━━━ The records
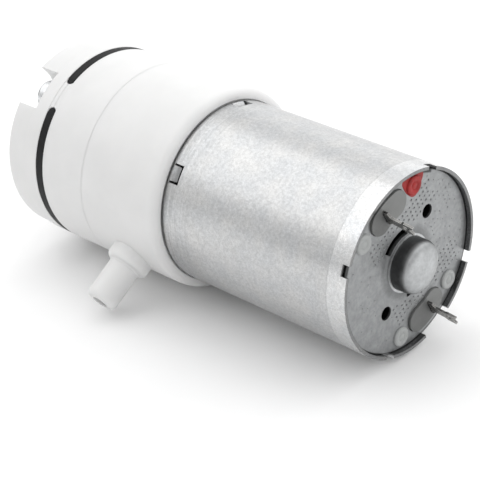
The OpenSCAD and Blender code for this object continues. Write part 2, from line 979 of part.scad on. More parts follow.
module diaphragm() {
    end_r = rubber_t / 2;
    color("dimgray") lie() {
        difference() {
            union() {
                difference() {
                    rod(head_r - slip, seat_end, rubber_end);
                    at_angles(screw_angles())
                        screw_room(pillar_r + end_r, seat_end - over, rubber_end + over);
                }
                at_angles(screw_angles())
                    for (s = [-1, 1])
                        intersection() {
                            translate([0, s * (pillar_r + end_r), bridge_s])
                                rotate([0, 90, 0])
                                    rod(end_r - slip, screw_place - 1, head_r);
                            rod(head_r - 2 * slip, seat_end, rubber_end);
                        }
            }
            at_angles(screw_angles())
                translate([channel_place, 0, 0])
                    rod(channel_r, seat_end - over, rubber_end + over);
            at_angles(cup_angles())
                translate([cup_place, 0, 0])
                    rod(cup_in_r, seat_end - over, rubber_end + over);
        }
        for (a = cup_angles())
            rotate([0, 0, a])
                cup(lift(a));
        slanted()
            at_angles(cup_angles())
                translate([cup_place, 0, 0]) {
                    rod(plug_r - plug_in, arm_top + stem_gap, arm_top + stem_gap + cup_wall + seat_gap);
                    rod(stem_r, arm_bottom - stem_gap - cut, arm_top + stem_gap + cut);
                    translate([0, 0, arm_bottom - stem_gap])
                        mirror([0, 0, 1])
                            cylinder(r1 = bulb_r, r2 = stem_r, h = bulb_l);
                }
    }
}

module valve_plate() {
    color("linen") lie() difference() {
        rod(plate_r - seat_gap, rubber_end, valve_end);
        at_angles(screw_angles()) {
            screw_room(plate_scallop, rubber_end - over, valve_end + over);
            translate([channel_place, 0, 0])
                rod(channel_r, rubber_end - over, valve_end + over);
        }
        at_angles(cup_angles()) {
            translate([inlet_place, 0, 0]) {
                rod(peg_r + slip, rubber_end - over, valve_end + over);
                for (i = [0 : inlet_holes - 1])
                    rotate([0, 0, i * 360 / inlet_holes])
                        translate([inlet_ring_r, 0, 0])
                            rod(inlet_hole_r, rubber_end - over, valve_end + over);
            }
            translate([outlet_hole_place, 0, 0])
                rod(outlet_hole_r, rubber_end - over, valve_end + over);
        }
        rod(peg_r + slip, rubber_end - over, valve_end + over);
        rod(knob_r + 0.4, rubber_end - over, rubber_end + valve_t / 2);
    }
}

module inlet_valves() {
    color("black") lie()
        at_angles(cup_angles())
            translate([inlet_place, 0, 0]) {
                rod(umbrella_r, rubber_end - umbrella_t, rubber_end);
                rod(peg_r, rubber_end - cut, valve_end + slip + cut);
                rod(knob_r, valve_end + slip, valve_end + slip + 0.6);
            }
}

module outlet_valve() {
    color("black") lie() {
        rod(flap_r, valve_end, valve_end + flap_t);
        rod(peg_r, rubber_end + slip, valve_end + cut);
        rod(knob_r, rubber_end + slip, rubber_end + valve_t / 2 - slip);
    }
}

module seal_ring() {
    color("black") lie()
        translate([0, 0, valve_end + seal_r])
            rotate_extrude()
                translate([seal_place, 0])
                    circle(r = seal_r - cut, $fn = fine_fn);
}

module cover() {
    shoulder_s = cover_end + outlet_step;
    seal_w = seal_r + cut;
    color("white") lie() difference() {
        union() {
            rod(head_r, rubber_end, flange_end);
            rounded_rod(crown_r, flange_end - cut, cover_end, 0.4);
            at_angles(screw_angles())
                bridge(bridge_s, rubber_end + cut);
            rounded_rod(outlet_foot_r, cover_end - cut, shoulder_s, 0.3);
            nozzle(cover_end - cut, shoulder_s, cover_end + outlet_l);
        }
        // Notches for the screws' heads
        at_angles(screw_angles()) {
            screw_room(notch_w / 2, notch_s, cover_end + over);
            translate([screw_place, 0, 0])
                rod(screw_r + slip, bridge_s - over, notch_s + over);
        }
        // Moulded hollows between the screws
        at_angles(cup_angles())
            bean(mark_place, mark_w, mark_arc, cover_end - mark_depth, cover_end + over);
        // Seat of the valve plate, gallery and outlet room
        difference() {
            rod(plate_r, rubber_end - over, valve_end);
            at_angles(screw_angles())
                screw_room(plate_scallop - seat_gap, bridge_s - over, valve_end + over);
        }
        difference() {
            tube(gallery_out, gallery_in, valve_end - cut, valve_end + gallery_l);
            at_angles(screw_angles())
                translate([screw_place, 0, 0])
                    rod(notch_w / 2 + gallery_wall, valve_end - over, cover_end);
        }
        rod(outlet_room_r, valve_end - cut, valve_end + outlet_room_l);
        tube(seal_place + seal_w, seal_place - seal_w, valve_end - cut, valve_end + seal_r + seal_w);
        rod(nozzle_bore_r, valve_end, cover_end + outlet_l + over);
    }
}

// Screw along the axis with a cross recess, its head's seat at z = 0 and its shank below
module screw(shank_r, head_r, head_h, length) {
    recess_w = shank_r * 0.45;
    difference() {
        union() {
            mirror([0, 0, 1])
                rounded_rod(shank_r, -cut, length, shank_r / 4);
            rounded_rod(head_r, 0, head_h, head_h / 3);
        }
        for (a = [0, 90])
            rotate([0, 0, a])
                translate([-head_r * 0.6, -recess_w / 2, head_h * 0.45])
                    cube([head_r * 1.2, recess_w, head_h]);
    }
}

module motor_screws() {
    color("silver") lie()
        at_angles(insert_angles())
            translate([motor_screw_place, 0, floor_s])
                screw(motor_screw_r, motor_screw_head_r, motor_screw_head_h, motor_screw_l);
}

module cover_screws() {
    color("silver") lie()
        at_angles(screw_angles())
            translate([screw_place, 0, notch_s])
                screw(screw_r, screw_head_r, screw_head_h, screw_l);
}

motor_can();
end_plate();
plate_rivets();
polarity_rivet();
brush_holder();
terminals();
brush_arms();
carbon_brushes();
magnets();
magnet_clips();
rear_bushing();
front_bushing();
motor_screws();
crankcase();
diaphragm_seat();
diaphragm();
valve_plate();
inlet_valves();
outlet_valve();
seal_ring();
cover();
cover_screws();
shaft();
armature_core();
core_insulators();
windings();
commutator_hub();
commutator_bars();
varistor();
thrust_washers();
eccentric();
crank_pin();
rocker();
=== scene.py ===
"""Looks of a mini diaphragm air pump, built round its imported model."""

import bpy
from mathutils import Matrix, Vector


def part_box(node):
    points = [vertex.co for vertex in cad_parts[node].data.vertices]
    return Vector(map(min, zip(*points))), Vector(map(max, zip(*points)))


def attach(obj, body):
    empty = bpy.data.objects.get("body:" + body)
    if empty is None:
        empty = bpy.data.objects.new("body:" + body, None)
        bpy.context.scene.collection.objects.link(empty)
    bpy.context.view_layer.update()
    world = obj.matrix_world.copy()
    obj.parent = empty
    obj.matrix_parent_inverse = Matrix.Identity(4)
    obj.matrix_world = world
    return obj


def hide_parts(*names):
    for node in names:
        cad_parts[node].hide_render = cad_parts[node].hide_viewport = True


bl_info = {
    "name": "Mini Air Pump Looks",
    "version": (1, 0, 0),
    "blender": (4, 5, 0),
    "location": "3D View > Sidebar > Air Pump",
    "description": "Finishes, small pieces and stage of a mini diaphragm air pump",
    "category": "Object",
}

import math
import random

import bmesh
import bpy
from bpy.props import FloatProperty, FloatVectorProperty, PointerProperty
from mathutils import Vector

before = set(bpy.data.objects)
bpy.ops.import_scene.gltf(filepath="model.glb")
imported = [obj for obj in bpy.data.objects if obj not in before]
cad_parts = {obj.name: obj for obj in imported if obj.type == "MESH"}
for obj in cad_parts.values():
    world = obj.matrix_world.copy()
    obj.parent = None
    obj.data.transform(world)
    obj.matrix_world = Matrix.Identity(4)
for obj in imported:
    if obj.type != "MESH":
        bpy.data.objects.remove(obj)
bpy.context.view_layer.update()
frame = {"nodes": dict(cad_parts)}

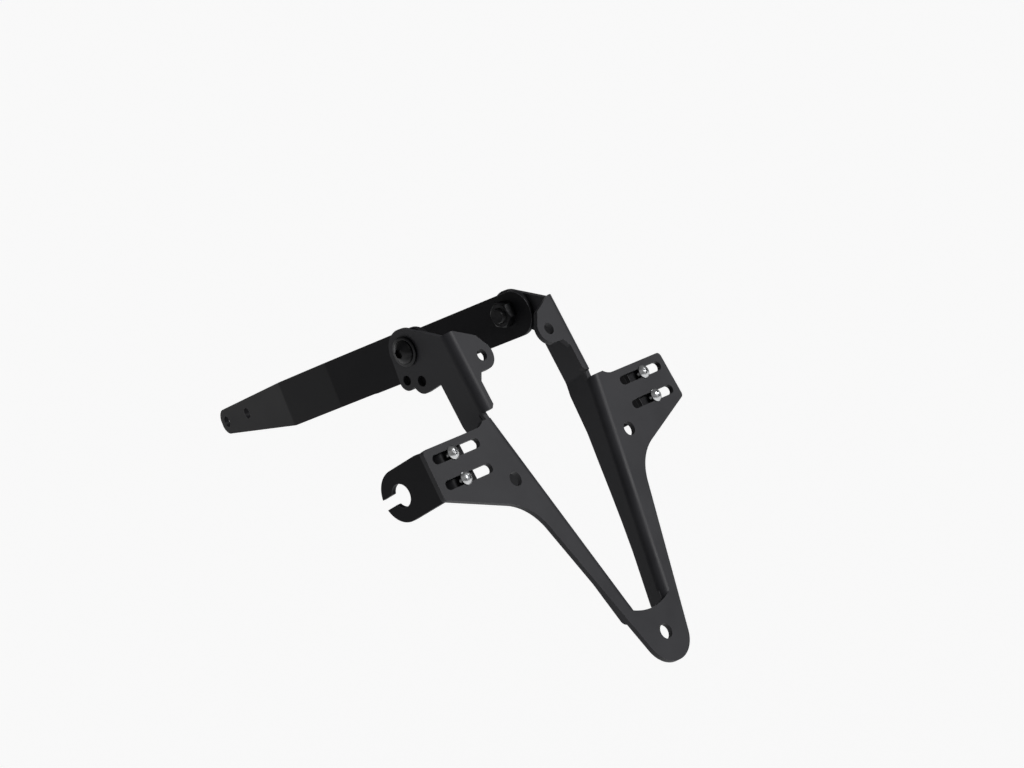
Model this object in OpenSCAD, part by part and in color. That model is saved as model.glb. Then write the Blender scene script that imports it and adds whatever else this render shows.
━━━━━━
Only the lines from the one containing "motor_can();" through the one containing "for node in" are to be reproduced, exactly as they appear.

- Problem solution -
motor_can();
end_plate();
plate_rivets();
polarity_rivet();
brush_holder();
terminals();
brush_arms();
carbon_brushes();
magnets();
magnet_clips();
rear_bushing();
front_bushing();
motor_screws();
crankcase();
diaphragm_seat();
diaphragm();
valve_plate();
inlet_valves();
outlet_valve();
seal_ring();
cover();
cover_screws();
shaft();
armature_core();
core_insulators();
windings();
commutator_hub();
commutator_bars();
varistor();
thrust_washers();
eccentric();
crank_pin();
rocker();
=== scene.py ===
"""Looks of a mini diaphragm air pump, built round its imported model."""

import bpy
from mathutils import Matrix, Vector


def part_box(node):
    points = [vertex.co for vertex in cad_parts[node].data.vertices]
    return Vector(map(min, zip(*points))), Vector(map(max, zip(*points)))


def attach(obj, body):
    empty = bpy.data.objects.get("body:" + body)
    if empty is None:
        empty = bpy.data.objects.new("body:" + body, None)
        bpy.context.scene.collection.objects.link(empty)
    bpy.context.view_layer.update()
    world = obj.matrix_world.copy()
    obj.parent = empty
    obj.matrix_parent_inverse = Matrix.Identity(4)
    obj.matrix_world = world
    return obj


def hide_parts(*names):
    for node in names:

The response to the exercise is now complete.